Winquake has waterwarp. It is fast because the engine renders it to a strict 320x200 buffer in which the renderer stretches and applies a sine table to.
Also, waterwarp refers to the screen being warped. The term for the water itself turning is known as water turbulence.
The menu brown tint effect was removed because it relied on reading video memory which is excruciating slow in DirectX hence the black dither starting in 1.07 and after. Engoo is the only source port that properly recreates the effect, and is only fast in -dibonly. No GL engine recreates this, because doing it accurately would also require fragment shading as it dealt with intensity along a color ramp.

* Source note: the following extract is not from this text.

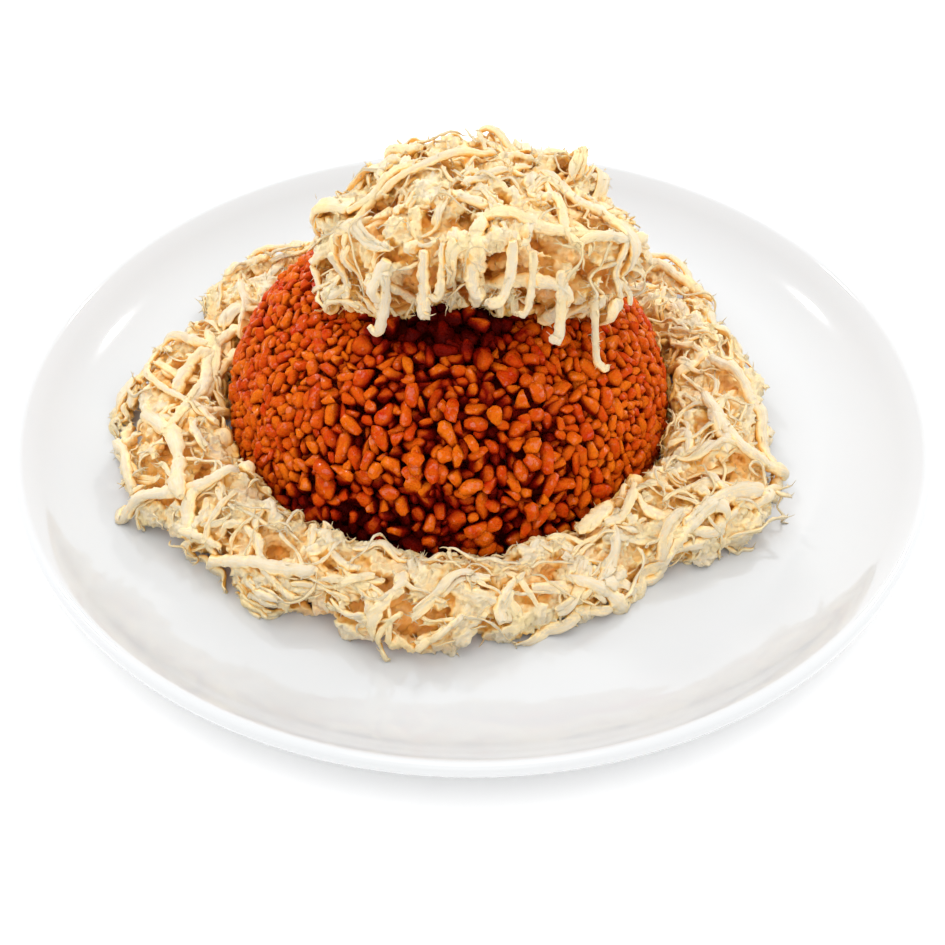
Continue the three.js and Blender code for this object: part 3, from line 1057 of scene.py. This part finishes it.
KINDS = {  # lengths, widths and lifts from the heap's outline, ropes side by side, how the shred lies
    "flesh": {
        "long": (0.010, 0.022), "wide": (0.0040, 0.0085), "lift": (-0.0048, -0.0016), "ropes": (2, 5),
        "wander": 0.07, "twist": 0.6, "splay": 0.5, "ragged": 0.5, "swelling": 0.12, "blunt": (0.3, 0.7),
    },
    "strips": {
        "long": (0.012, 0.030), "wide": (0.0028, 0.0056), "lift": (-0.0016, 0.0008), "ropes": (1, 2),
        "wander": 0.07, "twist": 0.7, "splay": 0.2, "ragged": 1.0, "swelling": 0.16, "blunt": (0.3, 0.9),
    },
    "ropes": {
        "long": (0.010, 0.030), "wide": (0.0014, 0.0046), "lift": (-0.0014, 0.0014), "ropes": (1, 5),
        "wander": 0.11, "twist": 0.9, "splay": 1.3, "ragged": 0.8, "swelling": 0.18, "blunt": (0.15, 0.7),
    },
    "strings": {
        "long": (0.005, 0.020), "wide": (0.0006, 0.0013), "lift": (-0.0020, 0.0026), "ropes": (1, 1),
        "wander": 0.19, "twist": 0.3, "splay": 0.0, "ragged": 0.6, "swelling": 0.2, "blunt": (0.2, 0.6),
    },
}
LAID_LIFT = 0.0014  # how high the large shreds on top lie over a heap's outline
LAID_WANDER = 0.05
LAID_RAGGED = 0.6
LAID = {  # how they are shaped
    "strips": {"twist": 0.1, "splay": 0.1, "swelling": 0.05, "blunt": (0.35, 0.55), "drawn": (0.12, 0.35)},
    "ropes": {"twist": 0.2, "splay": 0.3, "swelling": 0.09, "blunt": (0.4, 0.8)},
}
SKINS = {  # how each kind's skin is shaped
    "flesh": {"Flatness": 0.8, "Lumps": 0.5, "Grooves": 0.4, "Crumbs": 0.0, "Step": STEP, "Sides": 8},
    "strips": {"Flatness": 0.34, "Lumps": 0.6, "Grooves": 1.2, "Crumbs": 0.2, "Step": 0.0007, "Sides": 13},
    "ropes": {"Flatness": 0.85, "Lumps": 0.9, "Grooves": 1.0, "Crumbs": 0.9, "Step": 0.0006, "Sides": 7},
    "strings": {"Flatness": 0.85, "Lumps": 1.0, "Grooves": 0.0, "Crumbs": 1.6, "Step": 0.0007, "Sides": 4},
    "loose_fibres": {"Flatness": 1.0, "Lumps": 0.0, "Grooves": 0.0, "Crumbs": 0.0, "Step": 0.0009,
                     "Sides": 3},
}


def pull(kind, face, starts, headings, own, sag, strays):
    """Shreds of one kind laid over a heap."""
    shreds = Shreds()
    for start, heading in zip(starts, headings):
        width = own.uniform(*kind["wide"])
        lift = own.uniform(*kind["lift"])
        path, out = stroll(face, start, heading, own.uniform(*kind["long"]), lift, kind["wander"], own, sag)
        path = clear(smooth_path(path, 1), width * 0.25)
        most = max(1, min(kind["ropes"][1], round(width / 0.0011)))
        ropes = int(own.integers(min(kind["ropes"][0], most), most + 1))
        tear(shreds, strays, path, width, ropes, own, out, kind)
    return shreds


def laid_on_top(face, starts, headings, kind, wide, long, own):
    """Large shreds that lie over the others, each as a kind, width, ropes, raggedness and way."""
    laid = []
    for start, heading in zip(starts, headings):
        path, _ = stroll(face, start, heading, own.uniform(*long), LAID_LIFT, LAID_WANDER, own)
        laid.append((kind, own.uniform(*wide), 1, LAID_RAGGED, path))
    return laid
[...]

There is ONE accelerated source port that does recreate the waterwarp and the water turbulence faithfully via pixel shaders. It's DirectQ, and it's a bit lost (author intenitonally deleted the page for reitrement) so here's a binary. Requires D3D9 or 10 (most likely 10), and should actually be ProQuake server compatible. It also supports overbrights and fullbrights, and non-power-of-2 texturing.

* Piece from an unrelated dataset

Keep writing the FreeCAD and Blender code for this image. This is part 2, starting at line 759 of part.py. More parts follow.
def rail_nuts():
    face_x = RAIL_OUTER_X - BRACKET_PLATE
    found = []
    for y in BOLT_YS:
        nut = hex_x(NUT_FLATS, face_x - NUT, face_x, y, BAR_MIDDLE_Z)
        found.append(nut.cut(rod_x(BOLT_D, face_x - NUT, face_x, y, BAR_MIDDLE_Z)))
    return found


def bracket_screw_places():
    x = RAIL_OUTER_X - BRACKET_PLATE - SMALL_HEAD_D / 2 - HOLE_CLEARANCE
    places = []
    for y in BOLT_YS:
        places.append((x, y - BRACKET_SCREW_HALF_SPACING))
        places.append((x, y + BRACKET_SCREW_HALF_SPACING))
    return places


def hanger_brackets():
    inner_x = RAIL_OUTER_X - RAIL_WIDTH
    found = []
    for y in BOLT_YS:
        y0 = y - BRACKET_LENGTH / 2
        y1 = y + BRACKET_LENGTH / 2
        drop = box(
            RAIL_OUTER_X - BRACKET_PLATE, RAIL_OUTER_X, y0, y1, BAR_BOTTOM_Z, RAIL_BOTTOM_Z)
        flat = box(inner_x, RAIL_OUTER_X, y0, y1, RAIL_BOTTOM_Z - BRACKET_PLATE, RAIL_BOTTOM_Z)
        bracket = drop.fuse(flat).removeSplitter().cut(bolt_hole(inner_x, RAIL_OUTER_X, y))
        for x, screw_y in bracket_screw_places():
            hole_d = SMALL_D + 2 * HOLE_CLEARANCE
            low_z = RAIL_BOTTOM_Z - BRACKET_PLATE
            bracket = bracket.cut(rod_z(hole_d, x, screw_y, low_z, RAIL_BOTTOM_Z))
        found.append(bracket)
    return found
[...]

Water warp was technically possible under GL back then, but it would be 'super slow' because it would have involved heavy use of glReadPixels (which not all vendors supported) and then manually modifying the texture it readpixel'd to, then applying the sin tables, and then reuploading the textures back to the (then really really slow) video cards that have poor upload and memory speed. Since texture size limits were small then, it would need many, many small textures to perform this on. It wasn't until 2001 that the PC finally got back at the Playstation and N64 in this area.
Darkplaces doesn't have GLquake's water turbulence because it would interfere and clip through walls and expose holes. It did used to have "geforce3 water" via early fragment shader (pre-GLSL), but it's been removed ages ago and wasn't all that faithful.
For what it's worth, id Tech 3 doesn't have water turbulence either.